Current estimates of the costs vary widely and are reportedly so short of the mark that they will not very helpful to planners, International Alert says.

It adds that these estimates “ignore costs of climate change impacts against which adaptation – as presently conceived – cannot protect people, such as those that stem from elite resource capture and discriminatory regulations on land rights. A comprehensive and holistic assessment and costing of adaptation is a priority if we are to have any hope that climate change adaptation can reduce the risk of conflict and fragility.”

Whether the new form of development is (or can be permitted to be) more expensive than the outlay to which donors are already committed has yet to be calculated, the organisation says.

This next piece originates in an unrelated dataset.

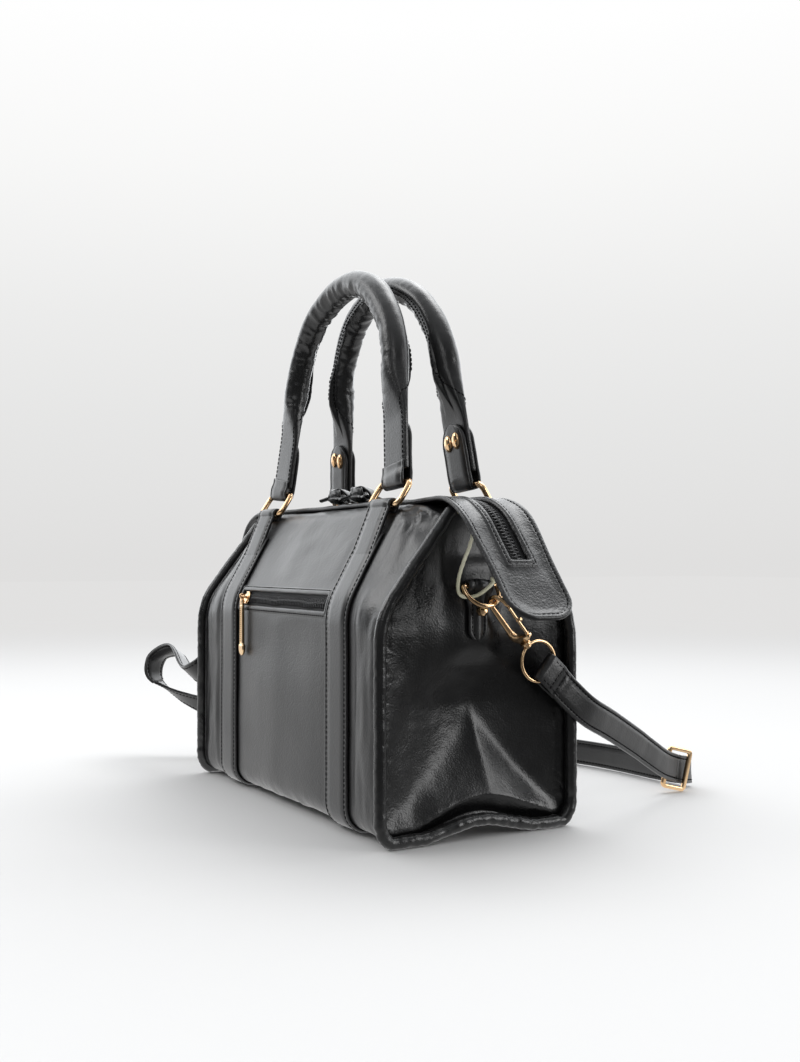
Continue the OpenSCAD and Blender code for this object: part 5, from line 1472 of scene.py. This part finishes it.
def on_slope(x, up, out):
    """Place on the pocket's stretch of the panel: along, up the slope and over the leather."""
    angle = math.radians(pocket_mid) + up / shoulder_r
    r = shoulder_r + out
    return np.stack([x + 0 * r, -shoulder_y - r * np.cos(angle), shoulder_z + r * np.sin(angle)], -1)


def on_pocket(points):
    """Places drawn flat over the pocket's middle, set on the slope."""
    raised = np.asarray(points, float) + (0, 0, face_r)
    return spin(raised, 0, 90 - pocket_mid) + (0, -shoulder_y, shoulder_z)


step_in = np.array([0, 0.15, 0.4, 0.8, 1.3, 1.9, 2.5, 3.0, 3.4, 3.9])
lip_x = np.unique(np.round(np.concatenate([np.linspace(-pocket_half, pocket_half, 118),
                                           -pocket_half - step_in, pocket_half + step_in,
                                           lip_end - step_in[:5], step_in[:5] - lip_end]), 4))
lip_up = np.unique(np.round(np.concatenate([np.linspace(-opening_half, opening_half, 6),
                                            opening_half + step_in, -opening_half - step_in,
                                            lip_half - step_in[:5], step_in[:5] - lip_half]), 4))
x, up = np.meshgrid(lip_x, lip_up, indexing="ij")
edge_in = np.hypot(np.maximum(np.abs(x) - pocket_half, 0), np.maximum(np.abs(up) - opening_half, 0))
edge_out = np.minimum(lip_end - np.abs(x), lip_half - np.abs(up))
spots = on_slope(x, up, 0 * x)
bulge = 1.25 * np.sqrt(1 - (1 - np.clip(edge_in / 1.1, 0, 1)) ** 2) * (0.25 + 0.75 * smooth(edge_out / 1.6))
bulge -= 0.45 * np.exp(-((edge_in - 3.1) / 0.45) ** 2)
bulge += 0.16 * ripple(spots.reshape(-1, 3) * (0.35, 1, 1), 6, 81).reshape(x.shape) * smooth(edge_in / 1)
under = np.where(edge_in < 2.0, -0.9 + 0.45 * edge_in, 0.0)
lift_lip = 0.25 * ripple(spots.reshape(-1, 3) * (1, 0, 0), 26, 83).reshape(x.shape)
lift_lip *= 1 - smooth(edge_in / 3)
cell_x, cell_up = (np.abs(at[:-1, :-1] + at[1:, 1:]) / 2 for at in (x, up))
inner_cell = (cell_x < pocket_half) & (cell_up < opening_half)
up_lip = up - np.sign(up) * lift_lip
two_faced("pocket_lip_leather", on_slope(x, up_lip, np.maximum(bulge, 0.12)),
          on_slope(x, up_lip, under), np.zeros(x.shape, bool), ~inner_cell, strap_leather, "bag",
          ["pocket_lips"])
seam_x = np.linspace(-73, 73, 160)
level = 0 * seam_x
stitches("pocket_lip_stitches",
         [(on_slope(seam_x, level + s * (opening_half + 3.1), level + 0.78),
           unit(on_slope(seam_x, level + s * 8.4, level + 5) - on_slope(seam_x, level + s * 8.4, level)))
          for s in (-1, 1)], "bag", 3.0, 2.2)


def on_pocket_zip(run, y, height):
    """The pocket's zip lies in its own plane, with slight waves in its tapes."""
    run, y, height = np.broadcast_arrays(np.asarray(run, float), y, height)
    wave = (0.35 * np.sin(run * 0.11) + 0.2 * np.sin(run * 0.23 + 1)) * smooth((61 - np.abs(run)) / 16)
    return on_pocket(np.stack([run, y * 0.86 + wave, height], -1))


for side, name, shift in ((-1, "low", 0.0), (1, "high", tooth_pitch / 2)):
    starts = np.arange(-67 + shift, 67, tooth_pitch)
    zip_side("pocket", name, side, on_pocket_zip, starts, np.linspace(-70.5, 70.5, 120), "pocket_zip",
             (1.2, 7.0))

# Pocket bag
# One sheet of lining, down from the lower lip and up behind to the upper lip, closed at
# both sides and hanging a little open.
bag_half = 70.4
bag_x = np.linspace(-bag_half, bag_half, 61)
low_lip, high_lip = np.linspace(pocket_angles[0], 0, 7), np.linspace(0, pocket_angles[1], 10)[1:]
fall = np.linspace(shoulder_z, 45.6, 26)
down_and_up = np.r_[fall[1:], fall[::-1][1:]]
bag_rows = np.vstack([arc_points((shoulder_y, shoulder_z), bag_r, low_lip),
                      np.column_stack([np.full(50, shoulder_y + bag_r), down_and_up]),
                      arc_points((shoulder_y, shoulder_z), bag_r, high_lip)])
behind = np.r_[np.zeros(32), np.linspace(0, 1, 34)]
hang = 11 * smooth(behind * 3) * smooth((1 - behind) * 4)
x, y = np.meshgrid(bag_x, bag_rows[:, 0], indexing="ij")
z = np.repeat(bag_rows[None, :, 1], len(bag_x), 0)
open_by = hang[None] * (1 - np.abs(x / bag_half) ** 6)
sheet_at = np.stack([x, -y + 0.3 + open_by, z], -1)
sheet_at[..., 1] += 0.5 * ripple(sheet_at.reshape(-1, 3), 19, 87).reshape(x.shape) * smooth(open_by / 4)
new_piece("pocket_bag", sheet_at, grid_faces(*x.shape), lining_cloth, "bag",
          ["pocket_pouch"])

# Sliders
# A domed cap with two flanges over the coil and a bridge that holds the pull. The two
# main sliders meet near the middle of the bag.
cap = np.vstack([arc_points((0.5, 0), 4.5, np.linspace(-90, 90, 17)),
                 arc_points((-2, 0), 3, np.linspace(90, 270, 13))])


def slider_shape():
    """A slider drawn at the origin, pointing along X."""
    rows = []
    for height, shrink in ((1.55, 0.25), (1.75, 0), (2.3, 0), (2.6, 0.35), (2.75, 1.1)):
        rows.append(np.column_stack([cap * (1 - shrink / 4.5), np.full(len(cap), height)]))
    body = (np.vstack(rows), tube_faces(5, len(cap)))
    flange, faces = cast_plate(bent_box(2.5, 0.3, 2.6, 0.6)[:, (0, 2)], 0.6, 0.2)
    parts = [body] + [(flange + (0, s * 4.05, 0), faces) for s in (-1, 1)]
    bridge = np.vstack([[(-3.0, 2.5), (-2.75, 4.4)], arc_points((-1.7, 5.2), 1.0, np.linspace(180, 90, 6)),
                        arc_points((1.7, 5.2), 1.0, np.linspace(90, 0, 6)), [(2.75, 4.4), (3.0, 2.5)]])
    bridge = stood_up(bridge)
    parts.append((tube_points(bridge, 0.78, 14, np.repeat([[0.0, 1, 0]], len(bridge), 0)),
                  tube_faces(len(bridge), 14)))
    return joined(parts)


slider_points, slider_faces = slider_shape()
slider_gap, pocket_slider_x = 17, -60
sliders_mid = 0.03 * body_half_l
new_piece("pocket_slider_cast", on_pocket(slider_points + (pocket_slider_x, 0, 0)), slider_faces,
          pale_gold, "pocket_slider", ["pocket_slider"])
main_at = {"right": sliders_mid + slider_gap, "left": sliders_mid - slider_gap}
for end, way in (("right", 1), ("left", -1)):
    new_piece(f"zip_slider_{end}_cast", slider_points * (way, 1, 1) + (main_at[end], 0, body_h),
              slider_faces, pale_gold, "slider_" + end, ["slider_" + end])

# Pocket pull
# An eye on the bridge, a block, a shaft with raised edges and slanting ribs, and a
# bullet tip.
rib_pitch = 1.5
eye_of_pull = wire_loop([(0, 1.55 * math.cos(t), 1.55 * math.sin(t))
                         for t in np.linspace(0, 2 * np.pi, 25)[:-1]], 0.62, (1, 0, 0), 12)
shaft_z = np.array([-1.8, -2.6, -3.4, -5.6, -6.0, -6.4, -6.8, -8.4, -34.6, -35.2, -35.8, -37, -39, -41,
                    -42.6, -43.5, -43.9])
shaft_half = np.array([0.9, 1.2, 1.5, 1.7, 1.9, 1.5, 1.9, 2.1, 2.5, 2.5, 3.1, 3.45, 3.5, 3.1, 2.1, 1.2,
                       0.3])
shaft_deep = np.array([0.7, 0.9, 0.9, 0.9, 0.9, 0.6, 0.85, 0.85, 0.9, 0.6, 0.95, 1.0, 1.0, 0.95, 0.75,
                       0.45, 0.15])
dense_z = np.unique(np.concatenate([shaft_z, np.linspace(-8.6, -34.4, 130)]))[::-1]
half = np.interp(-dense_z, -shaft_z, shaft_half)
deep = 1.35 * np.interp(-dense_z, -shaft_z, shaft_deep)
around = np.array([(1, -0.5), (1, 0.5), (0.86, 0.95), (0.72, 0.95), (0.6, 0.62), (0.3, 0.62), (0, 0.62),
                   (-0.3, 0.62), (-0.6, 0.62), (-0.72, 0.95), (-0.86, 0.95), (-1, 0.5), (-1, -0.5),
                   (-0.8, -0.95), (0, -1), (0.8, -0.95)])
on_shaft = ((dense_z < -8.4) & (dense_z > -34.6))[:, None]
side_share, face_share = around[None, :, 0], around[None, :, 1]
depth = np.where(on_shaft, face_share, np.sign(face_share) * np.maximum(np.abs(face_share), 0.9))
rib = 0.16 * np.cos((dense_z[:, None] + side_share * half[:, None] * 0.8) * 2 * np.pi / rib_pitch)
depth = depth + np.where(on_shaft & (np.abs(side_share) < 0.65) & (face_share > 0), rib, 0)
pull = np.stack([side_share * half[:, None], -depth * deep[:, None], np.repeat(dense_z[:, None], 16, 1)],
                -1)
points, faces = joined([eye_of_pull, (pull, tube_faces(len(dense_z), 16))])
pull_at = on_pocket([(pocket_slider_x, 0, 6.2)])[0]
new_piece("pocket_pull_cast", points + pull_at, faces, pale_gold, "pocket_pull",
          ["pocket_pull"])

# Leather pulls
# A flat lace is looped through each main slider's bridge, folded over itself into a knot
# like a small tied ribbon, and cut off in two flat tails.
lace_wide, lace_thick = 9, 1.7
knot_widths = [0.9, 1.0, 1.05, 1.0, 0.9, 0.8, 0.7]
knot_breadth = np.array([(0.5, 0.7, 0.3), (0.6, 0.7, 0.2), (0.75, 0.65, 0), (0.8, 0.5, 0.3), (0.8, 0.5, 0),
                         (0.7, 0.6, 0), (0.6, 0.7, 0)])


def lace(places, widths, breadth, seed):
    """A flat lace through places, with its breadth's direction and share of width at each."""
    path = curve_through(places, 8)
    wide = curve_through(breadth, 8)
    width = np.interp(np.linspace(0, 1, len(path)), np.linspace(0, 1, len(widths)), widths)
    section = strap_section(lace_wide, lace_thick, seam=1.6, dip=0.15, crown=0.25)
    points = band_points(path, wide, section, width)
    points = points + 0.15 * ripple(points.reshape(-1, 3), 3, seed).reshape(points.shape[:2])[..., None]
    return points, tube_faces(len(path), len(section))


for end, seed in (("right", 91), ("left", 96)):
    reach = np.array((main_at[end], 0, body_h))
    strand = lace(reach + [(0, -13.5, 9.6), (0, -6, 8.6), (0, -1.6, 7.6), (0, 1.3, 6.2), (0, -1.2, 4.9),
                           (0, -6, 6.8), (0, -13, 8.4)], [0.5, 0.5, 0.4, 0.35, 0.4, 0.5, 0.5],
                  [(1, 0, 0)] * 7, seed)
    first_turn = lace(reach + [(-7.4, -9.2, 6.6), (-7.2, -12.2, 11.4), (-2, -17.4, 14.6),
                               (4.4, -21.4, 11.8), (5.6, -19.4, 6.6), (1.2, -14.6, 5.0),
                               (-4.2, -11.6, 5.7)], knot_widths, knot_breadth, seed + 1)
    second_turn = lace(reach + [(7.6, -9.6, 6.4), (6.8, -11.6, 11.6), (1.6, -15.8, 15.0),
                                (-4.8, -20.4, 12.6), (-6.0, -20.0, 7.2), (-1.6, -15.4, 5.0),
                                (4.2, -12, 5.6)], knot_widths, knot_breadth * (-1, 1, 1), seed + 2)
    tails = [lace(reach + [(s * 1.6, -15, 10.4), (s * 5.2, -19.6, 9.4), (s * 8.4, -23.6, 7.8),
                           (s * 10.2, -26.1, 6.8)], [0.8, 1.0, 1.05, 1.0], [(0.8, s * 0.62, 0)] * 4,
                  seed + 3 + s) for s in (-1, 1)]
    points, faces = joined([strand, first_turn, second_turn] + tails)
    new_piece("knotted_lace_" + end, points, faces, soft_leather, "knot_" + end,
              ["knot_" + end])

“But it seems likely that much and probably most expenditure on adaptation will simply be indistinguishable from expenditure on development because the activities will be fused,” it adds. “It is in the context of this challenging agenda and these practical considerations that the next steps on an uncertain road need to be designed.”

The report, prepared by International Alert and the Initiative for Peacebuilding – Early Warning (IfP-EW), is based on a research paper that was originally commissioned by the UK Department for International Development.